St. Johnsbury Municipal Airport
“Air markers throughout the north country direct flights to this field, one of the largest and best in this section of New England. The port was literally hewn from the forest and represents an outlay to date of about $80,000. There still is work to be done. When it is completed St. Johnsbury will have an airport representing $100,000 and unsurpassed in Northern New England. Its two completed runways can accommodate the largest planes. Two more runways have been plotted and may be quickly developed when demands of air travel require it. The all-steel fire-proof hanger houses 14 planes. The port is open twelve months of the year.”
This is a quote from the book put out in 1937 about St. Johnsbury, called 150 Years of Progress. An airplane is depicted in flight over the title of this source. For those who have no recollection of this site, it was reached by Route 5 north and turning left beyond the St. Johnsbury Country Club. It is now part of the Industrial Park. Some may remember it in their Scouting days as a campsite while others remember it as a place where the 4th of July fireworks took place. Yes, there are still a few pilots, including Roger Damon, who flew in and out of there and have their stories to tell!

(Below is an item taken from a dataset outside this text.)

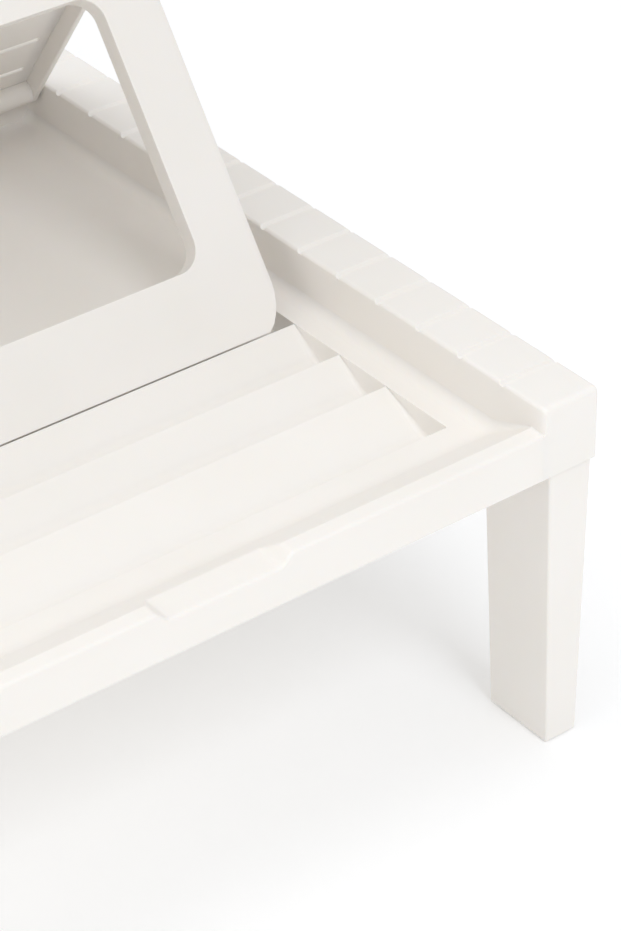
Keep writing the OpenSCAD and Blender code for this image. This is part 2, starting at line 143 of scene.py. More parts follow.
def rounded_path(corners, radii, steps=5):
    """A polyline through corners, each turned into an arc that touches both sides.

    At a corner with half angle h, the arc of radius r starts r / tan(h) back along each side.
    Radius 0 keeps the corner.
    """
    corners = np.asarray(corners, float)
    out = [corners[:1]]
    for before, corner, after, r in zip(corners, corners[1:], corners[2:], radii[1:-1]):
        a = (before - corner) / np.linalg.norm(before - corner)
        b = (after - corner) / np.linalg.norm(after - corner)
        half = math.acos(np.clip(a @ b, -1, 1)) / 2
        if r == 0 or half > 89 * RAD:
            out.append(corner[None])
            continue
        middle = (a + b) / np.linalg.norm(a + b)
        centre = corner + middle * r / math.sin(half)
        start = corner + a * r / math.tan(half) - centre
        end = corner + b * r / math.tan(half) - centre
        turn = math.acos(np.clip(start @ end / (r * r), -1, 1))
        t = np.linspace(0, 1, steps + 1)[:, None]
        arc = (np.sin((1 - t) * turn) * start + np.sin(t * turn) * end) / math.sin(turn)
        out.append(centre + arc)
    out.append(corners[-1:])
    return np.concatenate(out)


def grid_quads(rows, columns, close_columns=False):
    """Corner numbers of the quads of a grid of points stored row by row."""
    i = np.arange(rows - 1)[:, None]
    j = np.arange(columns if close_columns else columns - 1)[None]
    right = (j + 1) % columns
    quads = np.stack([
        i * columns + j,
        i * columns + right,
        (i + 1) * columns + right,
        (i + 1) * columns + j,
    ], -1)
    return quads.reshape(-1, 4)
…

Claire Dunne Johnson’s book, I See by the Paper –Volume 2 tells us that in 1934, locations were being looked at for the airport and the Barton Works farm was the best (Gingue Farm) but was too expensive. January 26th saw a meeting for people to vote on two other sites and the 140 acre site just north of the Country Club was selected. A first report to the Chamber said the federal government would pay for a first class airport with an expected price of $50,000. Two hundred and ten men would start work at .50 cents an hour, twenty four hours a week. Forty, 2-horse teams and four 2-yard trucks would be needed to haul rock, fill and gravel for runways. Not so good news followed three weeks later when unskilled labor was cut to .40 cents an hour and the feds would not pay for materials used. All this news took place in February with a completion date of May 1st!! And so the project began.
Work progressed with snow delays and on August 19, 1934 the first official flight was made from the St. Johnsbury Airport at 7 p.m. by Ralph Stancliffe, Charles Sumner, (Municipal Manager) and Ray Flint. Unofficially Mr. Stancliffe had taken Bill Jenks up earlier to take aerial pictures.
In 1935, 135 men were working at the airport which had received state approval for use as a commercial airport. At this time three planes were in residence including a new, five passenger Ryan cabin plane with a Wright J – 5 motor, belonging to Clyde Padham. Ralph Stancliffe had flown it from Burlington in thirty-five minutes. It was also noted that at the end of the month of May, night flying was being offered with rides over St. Johnsbury, Lyndonville or Mt. Washington. On August 16th of this year, the first official flight of an airliner – Atlantic Air Lines transport – holding eleven passengers took off. Among the passengers were Town Manager Sumner, Ralph Stancliffe and his wife, Ray Flint, Ruth Impey and one selectman.
In the year of 1936, the Caledonian reported the hanger was being fabricated in Evansville, Indiana. It would hold twenty planes. In the early days of the airport, the old Secony filing station on Portland Street had been moved there to serve as an office.
The St. Johnsbury Airport was dedicated to Lieutenant Stetson Brown of St. Johnsbury.He was a graduate of St. Johnsbury Academy and Norwich University in Northfield. In mid May of 1935, the first Army plane landed at the airport. Piloted by Brown, this was a seven ton Keystone bomber flying in from Langley Field, Va. It was a six – hour flight with one refueling stop. Automobile lights were used to light the field for the 9:15 p.m. landing! It was reported that 1500 spectators watched him take off Sunday morning. Tragedy struck the following year, April 5, 1936, he was returning from Cleveland, Ohio with four others when overtaken by a storm. Wind, sleet, fog and darkness were factors in the crash of the plane on a mountainside in Fredericksburg, Pa.
At the highest point of land at Mt. Pleasant Cemetery is his final resting place. It was here at his gravesite that my dad told me of being a young boy standing on the steps of the Athenaeum when Stetson Brown flew at treetop level down Eastern Avenue letting his dad who had a store on the Avenue, know he was in the area. Dad said it was deafening and a sight he would never forget.